- Aim of the exercise -
Across all the lines below, how many contain the string "joints"? Please reply with the number only.
==== Information shown ====
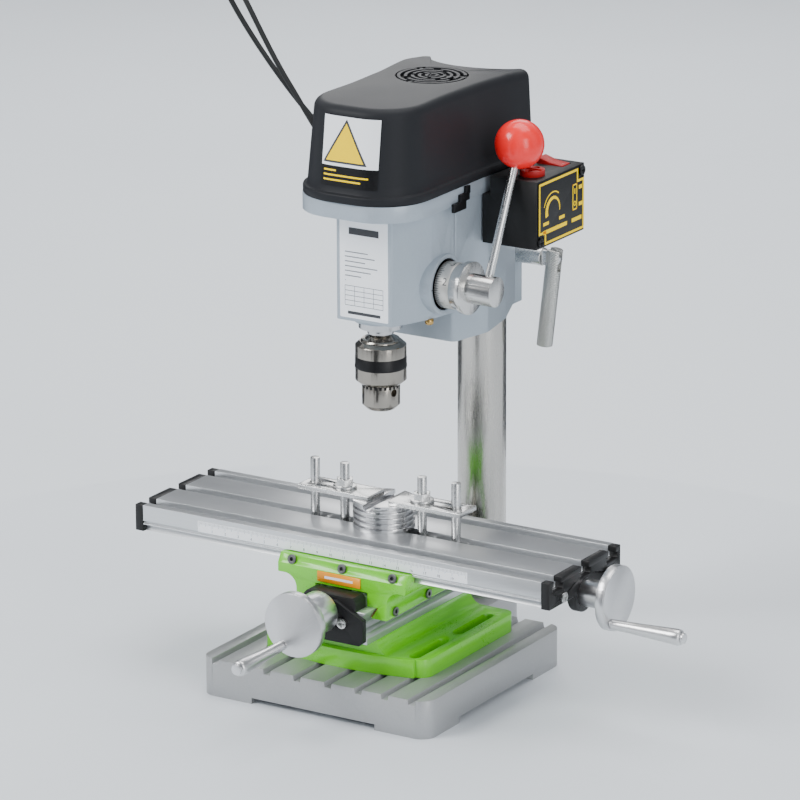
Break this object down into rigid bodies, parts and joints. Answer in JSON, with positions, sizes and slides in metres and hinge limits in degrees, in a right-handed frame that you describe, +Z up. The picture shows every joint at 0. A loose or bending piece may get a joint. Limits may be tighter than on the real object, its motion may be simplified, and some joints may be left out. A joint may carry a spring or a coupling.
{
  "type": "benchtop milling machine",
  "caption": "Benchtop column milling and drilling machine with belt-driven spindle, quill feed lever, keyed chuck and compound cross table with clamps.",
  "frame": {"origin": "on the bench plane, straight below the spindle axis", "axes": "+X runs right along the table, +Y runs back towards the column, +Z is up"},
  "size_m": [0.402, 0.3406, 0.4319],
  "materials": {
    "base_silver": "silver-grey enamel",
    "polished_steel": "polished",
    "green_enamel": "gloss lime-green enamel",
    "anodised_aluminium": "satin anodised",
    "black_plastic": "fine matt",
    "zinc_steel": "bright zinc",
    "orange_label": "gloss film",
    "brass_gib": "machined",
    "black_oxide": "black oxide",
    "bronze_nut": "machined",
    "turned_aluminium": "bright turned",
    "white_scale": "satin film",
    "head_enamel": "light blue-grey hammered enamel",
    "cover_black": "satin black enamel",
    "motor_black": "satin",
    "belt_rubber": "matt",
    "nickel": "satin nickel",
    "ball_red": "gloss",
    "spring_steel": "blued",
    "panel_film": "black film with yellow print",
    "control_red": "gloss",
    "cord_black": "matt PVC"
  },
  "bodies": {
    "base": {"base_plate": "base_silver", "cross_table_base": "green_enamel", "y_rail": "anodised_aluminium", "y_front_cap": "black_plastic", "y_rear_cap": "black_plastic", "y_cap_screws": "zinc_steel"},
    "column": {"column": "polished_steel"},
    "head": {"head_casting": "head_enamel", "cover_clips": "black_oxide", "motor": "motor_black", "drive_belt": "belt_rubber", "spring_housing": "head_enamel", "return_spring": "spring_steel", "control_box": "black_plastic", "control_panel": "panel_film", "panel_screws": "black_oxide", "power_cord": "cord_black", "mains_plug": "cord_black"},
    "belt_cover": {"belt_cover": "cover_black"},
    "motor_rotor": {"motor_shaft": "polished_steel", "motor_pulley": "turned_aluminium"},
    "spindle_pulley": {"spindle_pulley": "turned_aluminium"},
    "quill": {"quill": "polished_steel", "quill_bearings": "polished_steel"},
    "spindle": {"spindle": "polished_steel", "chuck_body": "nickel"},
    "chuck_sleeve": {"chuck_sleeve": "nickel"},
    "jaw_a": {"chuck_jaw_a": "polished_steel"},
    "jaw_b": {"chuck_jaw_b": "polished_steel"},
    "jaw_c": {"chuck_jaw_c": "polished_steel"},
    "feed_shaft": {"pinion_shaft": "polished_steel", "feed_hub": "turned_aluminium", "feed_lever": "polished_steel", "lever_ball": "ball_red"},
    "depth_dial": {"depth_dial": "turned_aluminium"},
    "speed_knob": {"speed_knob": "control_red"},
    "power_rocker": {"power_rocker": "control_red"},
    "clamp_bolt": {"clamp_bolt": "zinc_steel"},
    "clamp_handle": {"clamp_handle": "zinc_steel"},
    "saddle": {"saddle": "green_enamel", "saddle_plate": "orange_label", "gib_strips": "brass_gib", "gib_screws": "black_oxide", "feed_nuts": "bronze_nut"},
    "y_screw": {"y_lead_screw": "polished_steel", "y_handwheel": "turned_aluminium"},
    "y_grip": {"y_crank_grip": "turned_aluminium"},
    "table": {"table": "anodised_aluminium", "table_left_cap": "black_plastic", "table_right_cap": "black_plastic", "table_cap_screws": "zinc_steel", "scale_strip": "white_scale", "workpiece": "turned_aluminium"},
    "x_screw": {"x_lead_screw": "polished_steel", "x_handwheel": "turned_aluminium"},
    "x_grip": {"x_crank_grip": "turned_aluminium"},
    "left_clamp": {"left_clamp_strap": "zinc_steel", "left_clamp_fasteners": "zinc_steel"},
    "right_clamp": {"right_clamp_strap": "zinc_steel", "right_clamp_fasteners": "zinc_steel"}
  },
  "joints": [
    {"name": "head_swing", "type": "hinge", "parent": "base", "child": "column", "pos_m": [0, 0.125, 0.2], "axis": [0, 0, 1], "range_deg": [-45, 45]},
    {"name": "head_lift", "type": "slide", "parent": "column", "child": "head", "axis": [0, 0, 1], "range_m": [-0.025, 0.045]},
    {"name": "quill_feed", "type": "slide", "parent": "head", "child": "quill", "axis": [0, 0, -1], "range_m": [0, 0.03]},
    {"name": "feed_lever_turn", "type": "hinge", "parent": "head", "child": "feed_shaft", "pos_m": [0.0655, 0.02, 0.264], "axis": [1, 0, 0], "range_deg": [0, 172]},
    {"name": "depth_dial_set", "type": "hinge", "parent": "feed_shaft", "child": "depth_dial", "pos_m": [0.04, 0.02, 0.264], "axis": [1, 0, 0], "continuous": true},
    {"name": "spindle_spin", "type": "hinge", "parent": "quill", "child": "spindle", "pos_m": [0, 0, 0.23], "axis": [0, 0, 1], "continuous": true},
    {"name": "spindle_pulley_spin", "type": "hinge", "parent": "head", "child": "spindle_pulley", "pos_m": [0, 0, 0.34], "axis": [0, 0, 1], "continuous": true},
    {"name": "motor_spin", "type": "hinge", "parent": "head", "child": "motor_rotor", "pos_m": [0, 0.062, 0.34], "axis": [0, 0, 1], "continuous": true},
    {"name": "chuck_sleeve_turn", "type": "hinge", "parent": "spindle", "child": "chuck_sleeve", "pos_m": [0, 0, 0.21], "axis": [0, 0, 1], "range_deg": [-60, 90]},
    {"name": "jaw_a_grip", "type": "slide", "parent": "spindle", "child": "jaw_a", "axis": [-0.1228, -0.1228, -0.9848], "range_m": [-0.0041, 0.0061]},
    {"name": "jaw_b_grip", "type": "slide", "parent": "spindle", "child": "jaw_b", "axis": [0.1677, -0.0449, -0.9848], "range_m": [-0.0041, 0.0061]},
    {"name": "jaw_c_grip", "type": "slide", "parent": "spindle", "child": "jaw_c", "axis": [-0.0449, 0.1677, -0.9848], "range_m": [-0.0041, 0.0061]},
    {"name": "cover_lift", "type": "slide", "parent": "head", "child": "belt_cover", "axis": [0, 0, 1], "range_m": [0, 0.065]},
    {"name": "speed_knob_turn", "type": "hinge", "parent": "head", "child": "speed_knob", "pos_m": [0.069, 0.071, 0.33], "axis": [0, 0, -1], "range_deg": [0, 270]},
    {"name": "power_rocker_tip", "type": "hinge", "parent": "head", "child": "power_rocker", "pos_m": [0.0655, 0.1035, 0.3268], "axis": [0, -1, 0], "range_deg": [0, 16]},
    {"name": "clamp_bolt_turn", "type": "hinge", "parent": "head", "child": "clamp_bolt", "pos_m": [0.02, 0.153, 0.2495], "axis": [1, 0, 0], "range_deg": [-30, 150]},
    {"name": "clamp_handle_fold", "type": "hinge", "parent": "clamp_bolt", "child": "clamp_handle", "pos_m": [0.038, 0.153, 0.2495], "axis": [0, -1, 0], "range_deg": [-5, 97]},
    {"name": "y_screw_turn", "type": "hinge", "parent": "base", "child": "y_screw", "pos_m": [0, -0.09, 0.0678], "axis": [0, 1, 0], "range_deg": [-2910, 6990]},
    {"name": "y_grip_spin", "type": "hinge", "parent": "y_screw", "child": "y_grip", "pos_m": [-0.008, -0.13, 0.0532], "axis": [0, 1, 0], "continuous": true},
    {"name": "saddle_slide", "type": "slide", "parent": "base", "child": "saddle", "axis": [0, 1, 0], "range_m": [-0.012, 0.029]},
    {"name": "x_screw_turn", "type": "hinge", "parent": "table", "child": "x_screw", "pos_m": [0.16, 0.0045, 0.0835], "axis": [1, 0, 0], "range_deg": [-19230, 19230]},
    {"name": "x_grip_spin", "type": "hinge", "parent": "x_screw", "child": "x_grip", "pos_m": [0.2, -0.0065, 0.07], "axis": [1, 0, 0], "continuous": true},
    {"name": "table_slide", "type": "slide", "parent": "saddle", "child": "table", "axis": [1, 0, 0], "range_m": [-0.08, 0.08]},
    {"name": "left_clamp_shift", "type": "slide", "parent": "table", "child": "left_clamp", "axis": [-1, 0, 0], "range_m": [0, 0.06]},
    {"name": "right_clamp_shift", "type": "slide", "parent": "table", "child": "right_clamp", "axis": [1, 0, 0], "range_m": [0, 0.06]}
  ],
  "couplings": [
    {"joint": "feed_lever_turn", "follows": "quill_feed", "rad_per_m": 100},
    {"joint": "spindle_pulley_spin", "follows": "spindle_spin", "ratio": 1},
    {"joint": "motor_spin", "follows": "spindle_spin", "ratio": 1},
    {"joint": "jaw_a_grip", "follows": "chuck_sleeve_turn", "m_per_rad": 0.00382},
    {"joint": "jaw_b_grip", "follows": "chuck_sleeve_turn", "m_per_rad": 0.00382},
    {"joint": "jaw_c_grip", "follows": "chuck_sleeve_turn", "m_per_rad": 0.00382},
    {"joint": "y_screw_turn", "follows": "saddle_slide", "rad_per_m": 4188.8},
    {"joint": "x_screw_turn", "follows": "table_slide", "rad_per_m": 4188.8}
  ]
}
====
- Full answer -
2